One and Done

You’ve heard it before.

Get ‘er done!

Finish the drill.

I saw a newsletter that I follow talk about what it was like to get to the end of a project, to be done, to be finished. It was touted as a very good thing to finally get to the end of a task list or a punch sheet or an outline for a project that was started with the idea of finishing in mind.

I got to thinking about life in general and my life in specific, in the context of finishing things.

Now, I keep lists with the best of them. I use Field Notes notebooks, notepads, note taking template sheets and all manner of things that help me keep track and organize the many things that happen in my life. Of course there is the electronic aspect of that task as well, with calendars and to do lists and email reminders and the like. I’l bet that each of you also has his or her own way of organizing things and planning and executing tasks so that projects may be brought to their logical conclusions.

What I thought about was not how I organize to complete, but how I plan to keep learning and doing and experiencing life flexibly, with the goal to never finish that task, at least not in the near future.

I am learning more every day of my adult life about how much I do not know. I’m made aware time and time again of my shortcomings, but I’m also reminded of my strengths and my talents as well. I am participating in a longterm project which is my own life. As long as I keep learning and experiencing and growing, that project will be active and ongoing, and it will be designed not to end, but to continue to feed upon itself and change in a positive way.

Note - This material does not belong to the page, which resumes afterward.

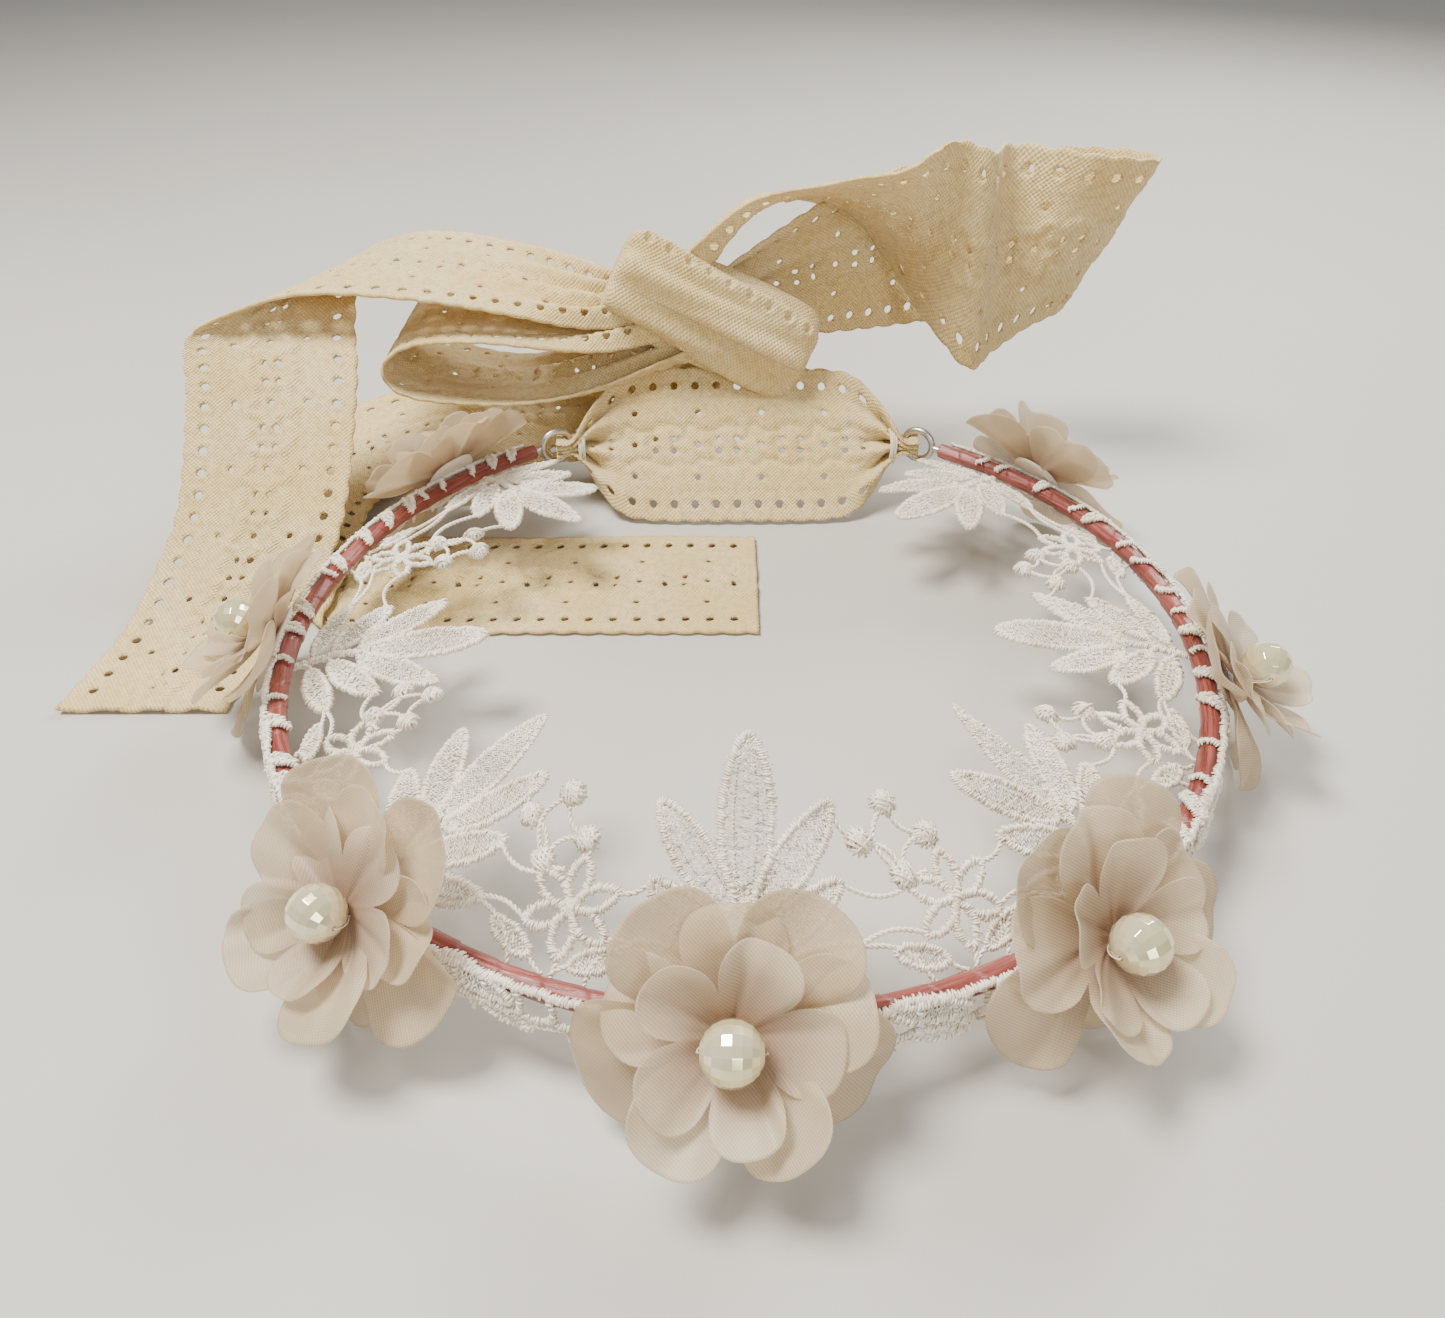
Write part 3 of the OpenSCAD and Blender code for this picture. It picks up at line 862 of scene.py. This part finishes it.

If I stop doing those things, that is, if I stop learning and moving and going and feeling and risking, my life will gradually wind down.

In sports, one and done means that you win one game, as in the playoffs, but then you lose the next one and you’re out.

In life, thank goodness, that rule does not apply. Win one, lose one, learn from it, and win another one down the road. Lose a few more, but stay in the game and come back to win again.

One of these days, I will cease to move forward. I will cease to grow, to experience and to live. That will be the time when I can, with no reservations at all, put down my papers and pens and pads, and schedules and project plans and let it all go. That is when I will have earned a long rest.

For now, I hope that time is very far away.

I’m not quite ready for one and done.